Investment in Tibetan natural resources is still in its infancy. In March the Chinese state news agency Xinhua claimed that they contribute just three percent of the local economy, which remains dominated by farming and herding, although tourism is increasingly important. But in coming decades this figure is likely to increase dramatically, and the Chinese authorities anticipate that by 2020 the mineral industry could contribute as much as half of regional turnover.
Loyalty or conflict?
The political impact of such resource exploitation is entirely unpredictable. On the one hand it is possible that it will strengthen ties between the people of Tibet and the Beijing regime. The Chinese authorities have long calculated that heightened prosperity for Tibetans will increase their loyalty. The economy has grown rapidly in recent years, at an annual rate of around twelve percent, and Beijing now plans to promote ‘leapfrog’ economic development in the region.
This will certainly bring strong material benefits to many ordinary Tibetans.

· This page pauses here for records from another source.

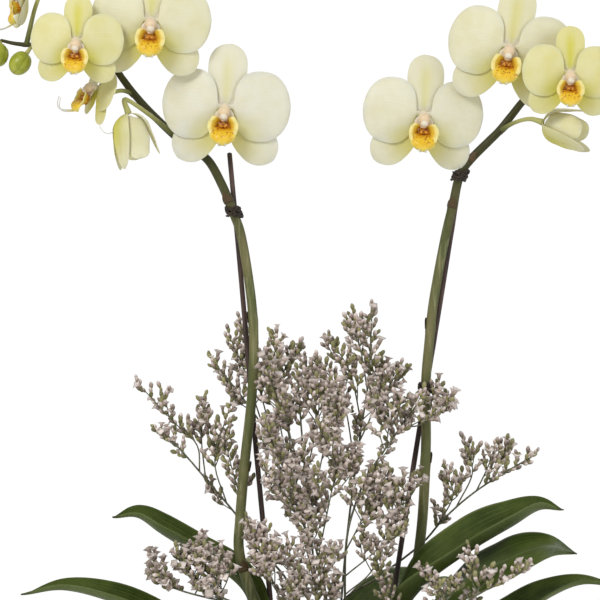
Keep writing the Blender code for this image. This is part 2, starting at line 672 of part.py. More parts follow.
def make_lip(name, size, curl, parts, material):
    """The lip with its raised side lobes and pointed middle lobe, and the column above it."""
    scale = size**LIP_GROWTH * min(1, LIP_FREE_CURL / max(curl, 1))
    front = (LAYER_STEP + 2 * SEPAL_THICKNESS + max(0, curl) * (LIP_STAND_OFF * scale) ** 2) / scale
    bm = bmesh.new()
    rows = []
    for i in range(LIP_ROWS + 1):
        v = i / LIP_ROWS
        width = LIP_SIDE_WIDTH * bump(v, 0.30, 0.20) + LIP_MIDDLE_WIDTH * bump(v, 0.74, 0.17)
        width += SEPAL_THICKNESS
        reach = front + 0.0010 + LIP_DEPTH * math.sin(math.pi * (0.15 + 0.75 * v))
        height = -0.0030 - LIP_LENGTH * v
        row = []
        for k in (-1, -0.5, 0, 0.5, 1):
            raised = bump(v, 0.26, 0.20) * k * k
            row.append(bm.verts.new((width * k, -reach - 0.0050 * raised, height + 0.0035 * raised)))
        rows.append(row)
    for row, after in zip(rows, rows[1:]):
        for j in range(4):
            bm.faces.new((row[j], row[j + 1], after[j + 1], after[j]))
    sheet = settle(solidified(from_bmesh(name, bm, parts), SEPAL_THICKNESS * 1.25, 0))
    route = [Vector((0, -front - 0.0062 * t, -0.0014 - 0.0034 * t * t)) for t in (0, 0.35, 0.7, 1)]
    radii = [COLUMN_RADIUS * r for r in (0.9, 1.0, 1.0, 0.8)]
    column = tube(name + "_column", route, radii, parts, 2)
    lip = united([sheet, column])
    lip.data.transform(Matrix.Scale(scale, 4))
    lip.data.materials.clear()
    lip.data.materials.append(material)
    return lip


def make_flower(name, hub, turn, nod, roll, size, curl, colour, parts, lip_material):
    petal_material = new_material(f"petal_{name}", colour, PETAL_ROUGHNESS)
    layers = (
        whorl(f"flower_{name}_sepals", SEPALS, SEPAL_ROWS, size, curl, 0, parts, petal_material),
        whorl(f"flower_{name}_petals", PETALS, PETAL_ROWS, size, curl, LAYER_STEP, parts, petal_material),
        make_lip(f"flower_{name}_lip", size, curl, parts, lip_material),
    )
    for layer in layers:
        layer.location = hub
        layer.rotation_euler = (math.radians(nod), math.radians(roll), math.radians(turn))


# ---------------------------------------------------------------- stakes, ties and sea lavender


def make_stake(side, parts, material):
    foot, top = (Vector(p) for p in STAKES[side])
    stake = tube(f"stake_{side}", [foot, top], [STAKE_RADIUS] * 2, parts, 2)
    stake.data.materials.append(material)


def make_tie(name, side, height, parts, material):
    """A ring of wire round one spike and its stake."""
    route = smooth_route(SPIKES[side], 6)
    spike = min(route, key=lambda p: abs(p.z - height))
    foot, top = (Vector(p) for p in STAKES[side])
    stake = foot.lerp(top, (height - foot.z) / (top.z - foot.z))
    centre = (spike + stake) / 2
    lean = math.atan2(stake.x - spike.x, stake.y - spike.y)
    ring = []
    for i in range(TIE_POINTS):
        angle = 2 * math.pi * i / TIE_POINTS
        across, depth = TIE_HALF_WIDTH * math.cos(angle), TIE_HALF_DEPTH * math.sin(angle)
        ring.append(
            Vector((
                centre.x + across * math.cos(lean) + depth * math.sin(lean),
                centre.y + depth * math.cos(lean) - across * math.sin(lean),
                height,
            ))
        )
    tie = tube(name, ring, [TIE_WIRE] * TIE_POINTS, parts, 1, cyclic=True)
    tie.data.materials.append(material)


def spray_stem(foot, main):
    """The main stem stands upright in the medium before it leans out."""
    x, y = foot
    return smooth_route([(x, y, SPRAY_FOOT_Z), (x, y, MEDIUM_TOP + 0.006), *main], 2)


def make_spray(name, foot, main, branches, parts, material):
    stem = spray_stem(foot, main)
    pieces = [tube(name, stem, tapered(len(stem), SPRAY_STEM_RADIUS, SPRAY_BRANCH_RADIUS), parts, 0)]
    for number, (start, points) in enumerate(branches):
        route = smooth_route([at_fraction(stem, start), *points], 2)
        radii = tapered(len(route), SPRAY_BRANCH_RADIUS * 1.1, SPRAY_BRANCH_RADIUS * 0.8)
        pieces.append(tube(f"{name}_branch_{number}", route, radii, parts, 0))
    spray = united(pieces)
    spray.data.materials.clear()
    spray.data.materials.append(material)


def main():
    clear_scene()
    parts = new_collection(OBJECT_NAME)
    cutters = new_collection("cutters")
    finish = {name: new_material(name, *look) for name, look in MATERIALS.items()}

    make_vase(parts, finish["glaze_white"])
    holes = []
    for foot, top in STAKES.values():
        axis = (Vector(top) - Vector(foot)).normalized()
        depth = (MEDIUM_TOP + MEDIUM_HOLE_RISE - foot[2]) / axis.z
        holes.append(((Vector(top), Vector(foot)), STAKE_RADIUS + GAP * 1.6, depth))
    for (x, y), _main, _branches in SPRAYS.values():
        low = Vector((x, y, SPRAY_FOOT_Z))
        depth = MEDIUM_TOP + MEDIUM_HOLE_RISE - SPRAY_FOOT_Z
        holes.append(((low + UP, low), SPRAY_STEM_RADIUS + GAP * 2, depth))
    make_medium(parts, cutters, finish["bark"], holes)

    for side in CROWN_PLACES:
        make_crown(side, parts, finish["stem_green"])
        make_spike(side, parts, finish["stem_green"])
        make_stake(side, parts, finish["stake_brown"])
    for name, (_side, route, half_width, near_rise, far_rise) in LEAVES.items():
        make_leaf(name, route, half_width, near_rise, far_rise, parts, finish["leaf_green"])
    for name, (side, height) in TIES.items():
        make_tie(name, side, height, parts, finish["tie_brown"])
    for name, (_side, hub, turn, nod, roll, size, curl, _leaves_at, colour) in FLOWERS.items():
        make_flower(name, hub, turn, nod, roll, size, curl, colour, parts, finish["lip_gold"])
    for name, (side, centre, leaves_at, size) in BUDS.items():
        route = [Vector(p) for p in SPIKES[side]]
        start = at_fraction(route, leaves_at / (len(route) - 1))
        make_bud(name, centre, size, start, parts, finish["bud_green"])
    for name, (foot, stem, branches) in SPRAYS.items():
        make_spray(name, foot, stem, branches, parts, finish["lavender_stem"])


main()
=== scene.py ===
import random
from math import atan2, copysign, cos, exp, hypot, pi, radians, sin, sqrt

import bmesh
import bpy
import numpy as np
from mathutils import Euler, Matrix, Vector


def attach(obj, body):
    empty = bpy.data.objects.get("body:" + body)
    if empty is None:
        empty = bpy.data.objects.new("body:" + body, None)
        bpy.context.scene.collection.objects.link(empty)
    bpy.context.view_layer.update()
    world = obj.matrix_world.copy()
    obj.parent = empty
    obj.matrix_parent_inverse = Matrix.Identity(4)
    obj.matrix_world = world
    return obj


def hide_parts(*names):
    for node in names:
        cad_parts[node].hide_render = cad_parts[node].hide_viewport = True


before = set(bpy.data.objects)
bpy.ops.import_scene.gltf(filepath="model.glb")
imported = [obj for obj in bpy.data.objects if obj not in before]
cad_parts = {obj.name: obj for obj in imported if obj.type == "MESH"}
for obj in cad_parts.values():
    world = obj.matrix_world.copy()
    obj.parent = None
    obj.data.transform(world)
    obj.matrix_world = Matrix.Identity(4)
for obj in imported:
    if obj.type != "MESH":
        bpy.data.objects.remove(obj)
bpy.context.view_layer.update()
rng = random.Random(41)
UP = Vector((0, 0, 1))

# ---- sizes and places, in metres

VASE_HEIGHT = 0.160
VASE_FOOT_RADIUS = 0.052
VASE_MOUTH_RADIUS = 0.080
VASE_WALL = 0.005
VASE_FLOOR = 0.008
MEDIUM_TOP = 0.145
CROWN_RADIUS = 0.009
CROWN_TOP = 0.186
LEAF_NECK = 0.30
LEAF_SHOULDER = 0.37
LEAF_TAPER = 0.50
LEAF_POINT = 1.15
CROWN_PLACES = {"left": (-0.030, 0.004), "right": (0.033, 0.004)}
SPIKE_RADIUS = 0.0029
SPIKE_TIP_RADIUS = 0.0010
SPIKE_FOOT_SWELL = 0.0007
PEDICEL_RADIUS = 0.0015
BUD_RADIUS = 0.0071
BUD_STRETCH = 1.12
STAKE_RADIUS = 0.0018
STAKE_FOOT_Z = 0.1
TIE_HALF_WIDTH = 0.0054
TIE_HALF_DEPTH = 0.0085
SEPAL_THICKNESS = 0.0008
LAYER_STEP = 0.0016
GREATEST_BEND = 1.45
LIP_STAND_OFF = 0.012
LIP_FREE_CURL = 12.5
LIP_GROWTH = 0.35
HUB_RADIUS = 0.0026
SPRAY_STEM_RADIUS = 0.0009
SPRAY_BRANCH_RADIUS = 0.00055
SPRAY_FOOT_Z = 0.122

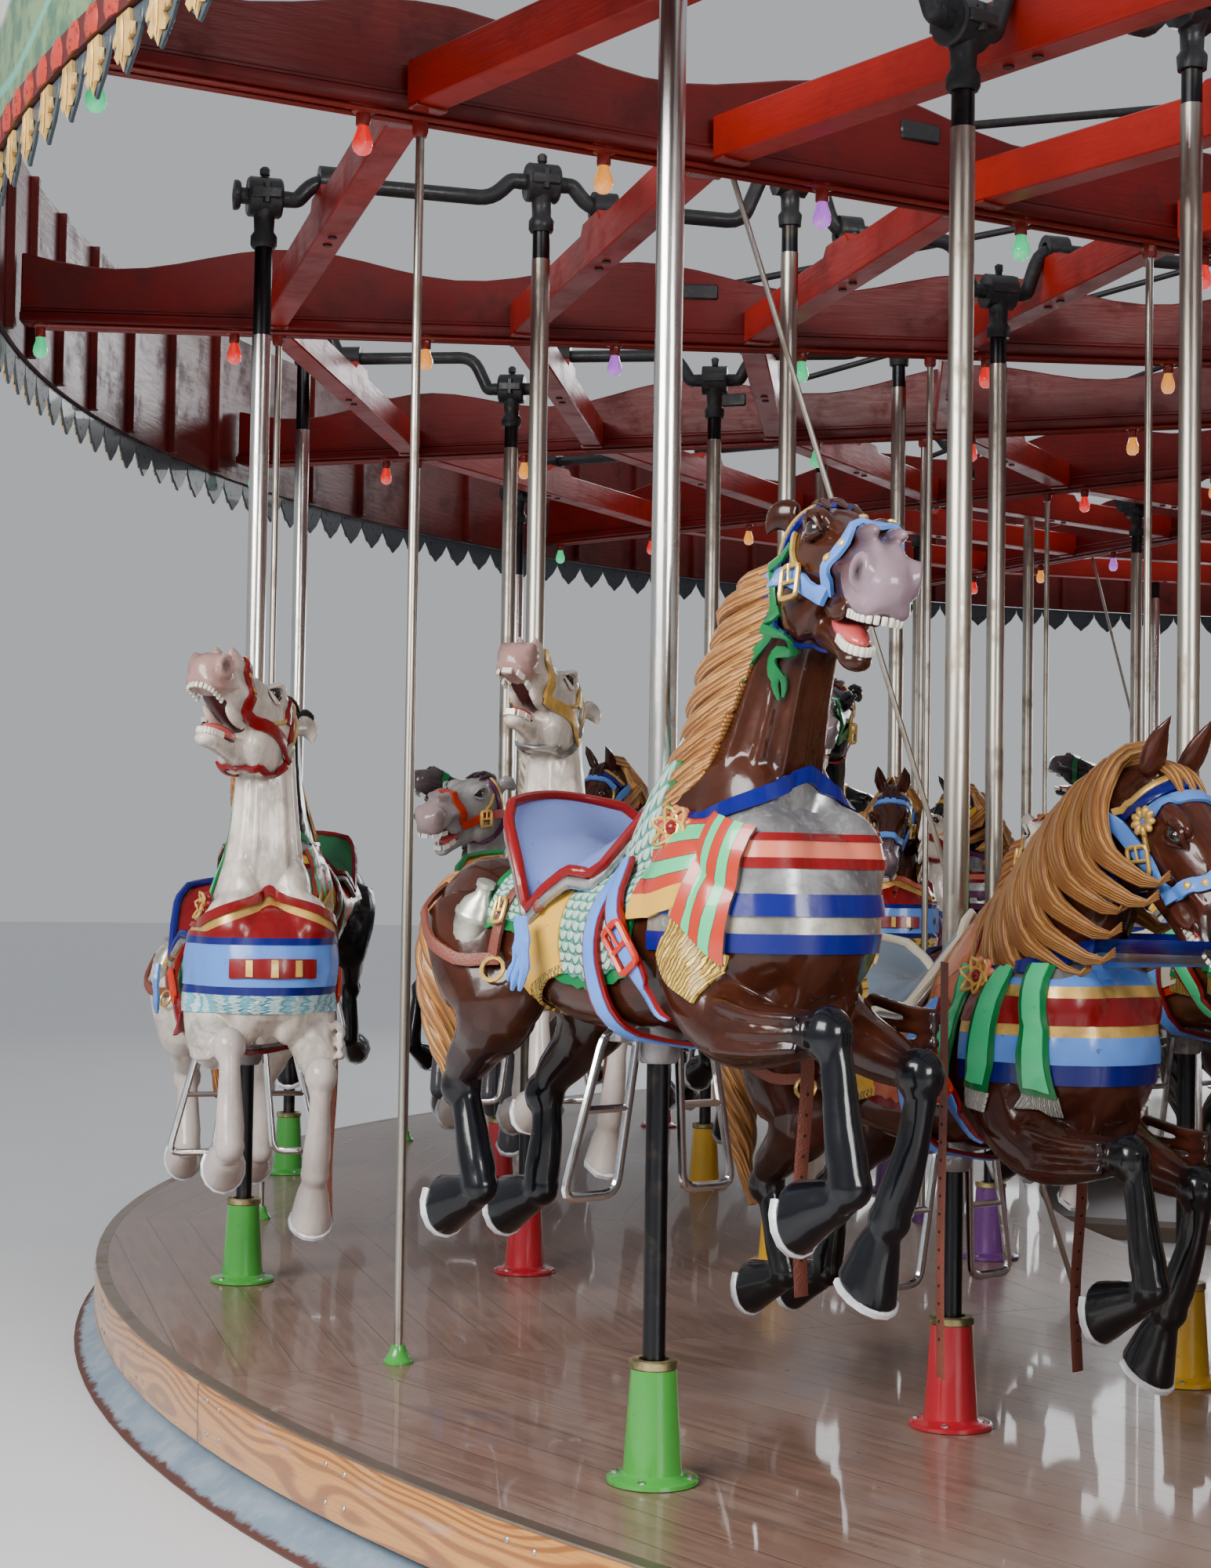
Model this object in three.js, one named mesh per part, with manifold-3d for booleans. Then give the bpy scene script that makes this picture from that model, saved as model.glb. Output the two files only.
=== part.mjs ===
// A park carousel of sixteen rows, four horses abreast, in millimetres with +Z up.
// The origin is on the ground at the axis of rotation. Row 1 stands half a bay
// anticlockwise of the X axis, and the other rows follow it clockwise.
import * as THREE from "three";
import Module from "manifold-3d";
import { mergeVertices } from "three/addons/utils/BufferGeometryUtils.js";

const wasm = await Module();
wasm.setup();

// The frame that everything is set out on.
const BAYS = 16;
const BAY_ANGLE = (2 * Math.PI) / BAYS;
const SEAT_GAP = 0.3;
const RING_FACETS = 48;
const MERGE_REACH = 1e-3;
// How far one piece runs into another that it is joined to.
const OVERLAP = 10;

// Heights above the ground.
const DECK_TOP = 240;
const DECK_THICK = 50;
const FASCIA_FOOT = 90;
const SWEEP_FOOT = DECK_TOP + 3120;
const CRANK_AXIS = DECK_TOP + 3300;
const RIM_FOOT = DECK_TOP + 3040;
const RIM_TOP = DECK_TOP + 3720;
const FRINGE_FOOT = DECK_TOP + 2910;
const HUB_TOP = 4780;
const HUB_CAP_FOOT = 4600;
const SILL_TOP = 60;
const SADDLE_TOP = 160;
const KERB_TOP = 75;

// Radii from the axis.
const DECK_OUTER = 6970;
const DECK_INNER = 3600;
const FASCIA_OUTER = 7000;
const RIM_INNER = 7405;
const RIM_OUTER = 7440;
const MAST_RADIUS = 130;
const MAST_FACETS = 16;
const SADDLE_RADIUS = 520;
const SADDLE_TOP_RADIUS = 420;
const KERB_INNER = 6860;
const KERB_OUTER = 7060;
const KERB_SLOPE_RUN = 110;
const HUB_RADIUS = 450;
const CROWN_RADIUS = 300;
const RING_RADII = [6590, 5730, 4910, 4180];
const OUTER_ROD_RADIUS = 6490;
const INNER_ROD_RADIUS = 4150;

// The sills, the housing round the mast and the turning head.
const SILL_WIDTH = 180;
const SILL_LINES = 4;
const HOUSING_RADIUS = 1900;
const HOUSING_CLEARANCE = 2;
const PLINTH_SETBACK = 60;
const PLINTH_HEIGHT = 120;
const WALL_TOP = 2880;
const EAVES_FOOT = 2940;
const EAVES_TOP = 3010;
const EAVES_REACH = 60;
const ROOF_TOP = 3110;
const SADDLE_CLEARANCE = 20;
const HUB_CLEARANCE = 12;
// The head's outer line from the foot of its disc to its top, as [radius, height].
const HUB_OUTLINE = [
  [HUB_RADIUS, SWEEP_FOOT - 60],
  [HUB_RADIUS, SWEEP_FOOT + 330],
  [220, SWEEP_FOOT + 420],
  [200, 4480],
  [CROWN_RADIUS, 4540],
  [CROWN_RADIUS, HUB_TOP - 60],
  [120, HUB_TOP],
  [0, HUB_TOP],
];

// Sweeps, the radial boards that carry the platform, and the stretchers between them.
const SWEEP_THICK = 80;
const SWEEP_DEPTH = 245;
const SWEEP_WAVE = 45;
const SWEEP_WAVE_PITCH = 1240;
const STRETCHER_WIDTH = 90;
const STRETCHER_DEPTH = 140;
const STRETCHER_SETBACK = 200;
const STRETCHER_FOOT = 2;
const STRETCHER_TENON = 30;
const BLOCK_LENGTH = 200;
const BLOCK_SLOPE = 20;
const ROD_DIAMETER = 23;
const ROD_FOOT_DIAMETER = 74;
const ROD_FOOT_TOP_DIAMETER = 32;
const ROD_FOOT_HEIGHT = 47;
const ROD_SIDES = 4;
const TIE_ROD_DIAMETER = 26;
const TIE_ROD_REACH = 5000;
const TIE_ROD_FOOT = SWEEP_FOOT + 150;
const TIE_ROD_HEAD = 4640;

// The rim and the fringe, each in four lengths.
const RIM_LENGTHS = 4;
const BEAD_REACH = 20;
const BEAD_HEIGHT = 70;
const CORNICE_REACH = 60;
const CORNICE_HEIGHT = 90;
const FRINGE_THICK = 20;

// Cranks, poles and pedestals.
const CRANK_THROW = 165;
const CRANK_BAR = 50;
const WEB_OFFSET = 75;
const WEB_CENTRE = WEB_OFFSET + CRANK_BAR / 2;
const CRANK_INNER_END = RING_RADII.at(-1) - 700;
const PIN_HALF = WEB_OFFSET - SEAT_GAP;
const HANGER_WIDTH = 110;
const HANGER_ABOVE = 70;
const HANGER_BELOW = 140;
const POLE_DIAMETER = 58;
const LOWER_POLE_DIAMETER = 46;
const POLE_STEP = 800;
const POLE_FOOT = 15;
const PEDESTAL_HEIGHT = 245;
const PEDESTAL_FOOT_DIAMETER = 186;
const PEDESTAL_TOP_DIAMETER = 100;
const PEDESTAL_BORE = 62;
const PEDESTAL_SIDES = 6;
const PLAIN_PEDESTAL_SIDES = 4;

// Where each row's crank has stopped, in degrees, and how far each ring leads it.
const CRANK_PHASES = [
  56, -22, 128, -60, 20, 100, -130, 40, -80, 150, 12, -45, 75, 165, -15, 110,
];
const RING_LEADS = [0, 180, 90, 270];
const MOVING_ROWS = [1, 2];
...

Continental Minerals, for example, emphasises not just the jobs its investment has already created, but also ‘numerous opportunities for community development from basic need to livelihood, education and training programmes’. And the massive polymetallic mine at Gyama, in Lhasa, which opened in July, is expected to employ thousands of local people when it eventually reaches its projected daily output of around six thousand tons.
But it is also possible that the development of so many natural resources could prove counterproductive by accentuating political tension. Ever since the invasion of 1950, Tibet has periodically exploded into outright violence, most recently in the spring of 2008, when widespread riots led to a very heavy clampdown by Chinese security forces.
This could happen again if future development brings Han Chinese migrants into the region in ever greater numbers. The Lhasa-Gormud railway has already produced a large influx of settlers, stirring tension nwith indigenous Tibetans.
There is also likely to be a substantial environmental price. Large-scale mining, for example, will necessarily involve the destruction of traditional farmlands and the uprooting of settlements: vast numbers of Tibetans, many of them nomads, have already been relocated into housing complexes to make way for excavation.
In 2005 Du Ping, director of the Western Development Office under the State Council, China’s cabinet, said that 700,000 people in western China had been resettled in the previous five years because it is ‘the most effective way to restore land to a healthy state’.
Large numbers would also have to be relocated if China attempted its hugely ambitious scheme to divert around six hundred billion cubic feet of water from the Yalong, Dada, and Jinsha rivers, and channel it into the Yellow River in the northwest.
If, in a worst case scenario, economic development in Tibet does provoke protests or violence, then it will present some testing dilemmas for Beijing and the outside world.
For example, the extraction of Tibetan resources would mean that China would rely less on foreign sources. At present Beijing encourages its national enterprises to invest in mineral-rich countries such as Australia, Brazil, Burma, Chile, Indonesia, and Mongolia.
There is concern about a global scramble for resources that could send commodity prices soaring and perhaps inflict unnecessary environmental damage. But such pressure might be eased if China turned inwards, relying more on its own domestic sources.
The extraction of Tibet’s natural resources will not only be crucial in shaping the political relationship between Beijing and Tibet but could also have powerful global repercussions.
For example, if China exports some of them it will potentially offer political leverage over importing countries, sometimes forcing a choice between political allegiances on the one hand and economic needs on the other. India’s fast growing economy is hungry for such resources but, these last sixty years it has offered sanctuary to the exiled Tibetan leadership, itself a source of real irritation to Beijing, as it seeks to develop its vision for that land of treasure.